By Jim Voigt
We are in the middle of a great ethical dilemma right now. On one side we have the Coronavirus that can spread quickly, make people severely sick and possibly kill those who have vulnerable immune systems. On the other side we have the highest unemployment rate since the Great Depression. If we open up the economy full bore again, we risk the increased spread of the Coronavirus. If we don’t open up the economy, we risk possibly entering into an economic recession unlike anything we’ve ever seen. Our national and local leadership are currently weighing between the best of two bad options right now which reminds me of another story I’ve heard before.
When Moses led the Israelites out of Egypt, he was leading them away from slavery and toward freedom. It seemed like a good deal, right up until they hit the desert while on their nomadic journey to the Promised Land. As you can imagine, there’s a little shortage of some essential items we all need in the desert: primarily food and water. In Exodus 16:3, we hear the “grateful” (that’s sarcasm) response of the Israelite people to their reluctant leader, Moses: “If only we had died by the Lord’s hand in Egypt. There we sat around pots of meat and ate all the food we wanted, but you have brought us out into the desert to starve this entire assembly to death.”

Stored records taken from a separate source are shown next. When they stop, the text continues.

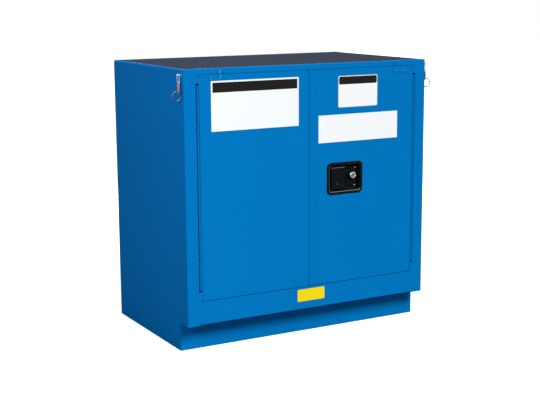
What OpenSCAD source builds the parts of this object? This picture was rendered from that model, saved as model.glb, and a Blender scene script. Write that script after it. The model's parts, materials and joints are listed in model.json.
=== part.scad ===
// Under-counter safety cabinet: double-wall sheet steel, two self-closing doors, paddle latch with key lock,
// shelf, leak-proof sump and hold-open chains. Millimetres; +Z up, +X to the right seen from the front,
// the doors face -Y. The origin is on the floor under the middle of the carcass.

/* [Carcass] */
// Overall width of the carcass
body_w = 889; // [760:1:1100]
// Overall depth of the carcass
body_d = 559; // [450:1:700]
// Overall height of the carcass
body_h = 889; // [780:1:1000]
// Thickness of the steel sheet
sheet_t = 1.2; // [0.9:0.1:1.6]
// Centreline radius of a folded edge
bend_r = 3; // [2:0.5:4]
// Centreline radius of the folds between the sides and the top
top_bend_r = 6.5; // [4:0.1:7]
// Air space behind the back of the liner and over its top
wall_gap = 38; // [30:1:45]
// Width of a front stile
stile_w = 41.5; // [38:0.5:50]
// Height of the front rail over the doors
head_h = 19; // [16:0.5:26]
// Depth of the pocket behind the front rail
head_d = 76; // [70:1:90]
// Height of the front rail under the doors
sill_h = 74; // [60:1:90]
// Depth of the door jambs
jamb_d = 44; // [42:1:50]
// Height of the recessed base
toe_h = 93; // [80:1:110]
// Depth of the recess in front of the base
toe_d = 59.6; // [45:0.1:80]
// Width of the small return flanges
lip_w = 15; // [12:1:20]
// Width of the rim in front of and beside the top panel
rim_w = 8; // [7.7:0.1:10]
// Depth of the leak-proof sump
sump_h = 51; // [40:1:56]
// How far the stiles reach below the sill rail
stile_drop = 2; // [0:0.5:4]

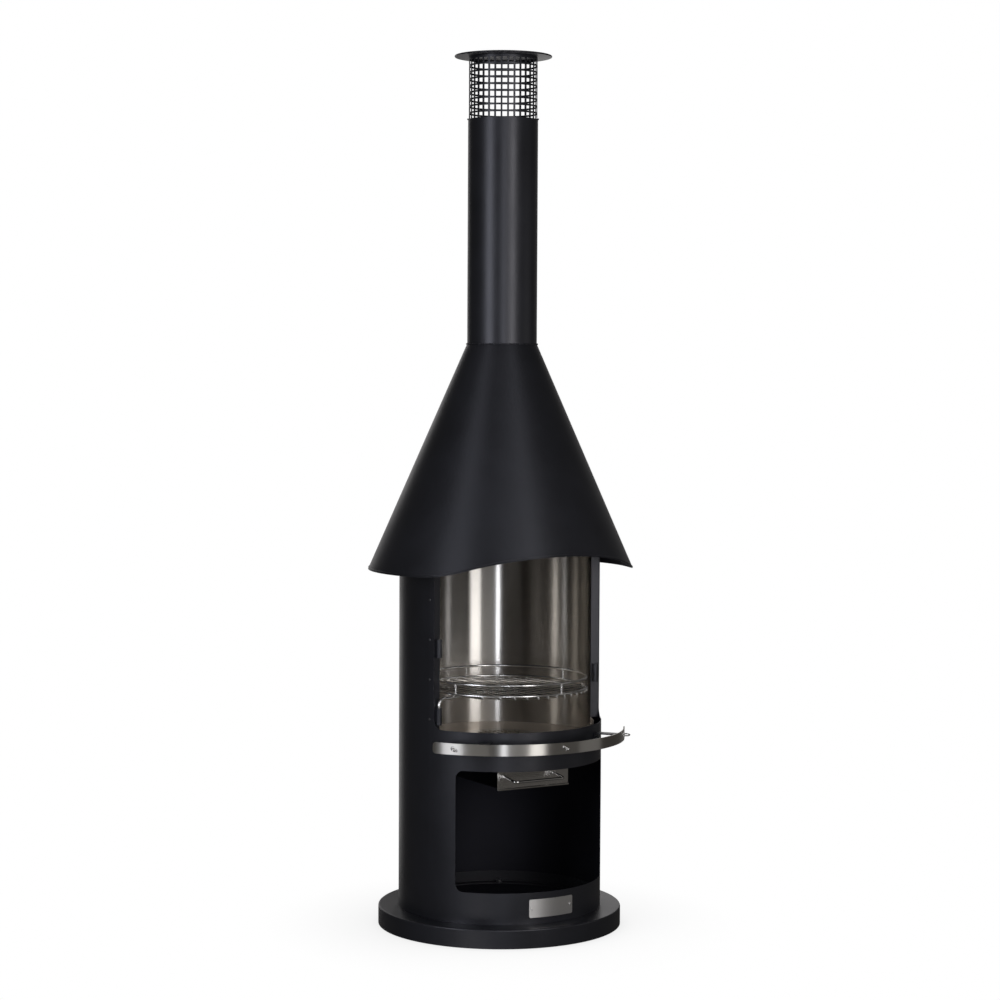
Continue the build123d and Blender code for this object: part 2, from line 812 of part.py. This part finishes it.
pin_radius = 1.9
with BuildPart() as screen_stop_pins:
    for bearing in (56.25, -123.75):
        with BuildSketch(facing_plane(bearing, screen_radius + 0.05, flue_top + pin_radius + 0.1)):
            Circle(pin_radius)
        extrude(amount=3.8)
finish(screen_stop_pins, "screen_stop_pins")

cap_sheet = 1.5
cap_crown = 6
bead_radius = 2
cap_low = screen_top + 0.1
with BuildPart() as rain_cap:
    with BuildSketch(Plane.XZ):
        with BuildLine():
            Polyline(
                (0, cap_low + cap_crown),
                (screen_radius - 5, cap_low),
                (cap_radius - bead_radius, cap_low),
                (cap_radius - bead_radius, cap_low + cap_sheet),
                (screen_radius - 5, cap_low + cap_sheet),
                (0, cap_low + cap_crown + cap_sheet),
                close=True,
            )
        make_face()
        with Locations((cap_radius - bead_radius, cap_low + bead_radius)):
            Circle(bead_radius)
    revolve(axis=Axis.Z)
finish(rain_cap, "rain_cap")
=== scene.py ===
import json
import math

import bmesh
import bpy
from mathutils import Matrix, Vector, noise


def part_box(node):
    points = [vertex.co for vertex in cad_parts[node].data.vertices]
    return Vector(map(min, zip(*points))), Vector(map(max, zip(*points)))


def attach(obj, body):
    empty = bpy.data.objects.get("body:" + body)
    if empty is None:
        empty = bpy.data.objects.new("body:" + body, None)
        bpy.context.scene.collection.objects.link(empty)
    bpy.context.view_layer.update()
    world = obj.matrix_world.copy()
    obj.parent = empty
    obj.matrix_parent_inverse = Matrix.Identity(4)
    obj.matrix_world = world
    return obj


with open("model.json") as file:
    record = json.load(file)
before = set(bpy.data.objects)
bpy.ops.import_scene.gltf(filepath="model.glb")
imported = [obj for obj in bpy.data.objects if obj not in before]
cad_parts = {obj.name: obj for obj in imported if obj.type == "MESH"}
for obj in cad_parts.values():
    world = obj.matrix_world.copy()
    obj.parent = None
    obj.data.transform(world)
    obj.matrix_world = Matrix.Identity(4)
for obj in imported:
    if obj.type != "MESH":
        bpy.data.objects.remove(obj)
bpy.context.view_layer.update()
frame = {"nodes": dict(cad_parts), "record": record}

# Chiminea. Metres, +Z up, the front faces -Y. A bearing is in degrees from the front, positive towards +X.
# The camera and the lights are placed round the drum's axis; the pieces ride on the frame's bodies.

CAMERA_BEARING = -30.5
CAMERA_YAW = 0.028
CAMERA_DISTANCE = 6.1275
CAMERA_HEIGHT = 1.3996
CAMERA_PITCH = 3.288
CAMERA_ROLL = 0.285
CAMERA_LENS = 89.77
CAMERA_SENSOR = 36
CAMERA_CLIP_END = 200

UP = Vector((0, 0, 1))


def outward(bearing):
    """Level direction away from the drum's axis."""
    angle = math.radians(bearing)
    return Vector((math.sin(angle), -math.cos(angle), 0))


def raised(height):
    """Point on the drum's axis at a height."""
    return Vector((0, 0, height))


def add_object(name, data):
    """New object in the scene."""
    holder = bpy.data.objects.new(name, data)
    bpy.context.scene.collection.objects.link(holder)
    return holder


# --- Materials ------------------------------------------------------------------------------------

SHEET_MIDDLE_BLUR = 0.0001
BEVEL_SAMPLES = 4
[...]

When the going got tough, some of the Israelites preferred the predictability of being well fed slaves to the fear related of possibly starving as free people. During this gradual re-opening of our economy, remember there is no going back to the way it was. There are only the decisions we make that lead us further and further into the great unknown of tomorrow. When it comes to the spread of COVID-19 or the re-opening of our economy, I would argue that there isn’t a decision to be made that is free from errors and difficulties. There is only the hard journey of trial and error through a pandemic issue that none of us have ever seen before. We have our faith, our attitudes and community to help us get to the other side. The Lord teaches us and guides along the way. Now, of course, we will complain about things at times—that’s a historical fact. But with God, we will pray for our leaders and make the journey together.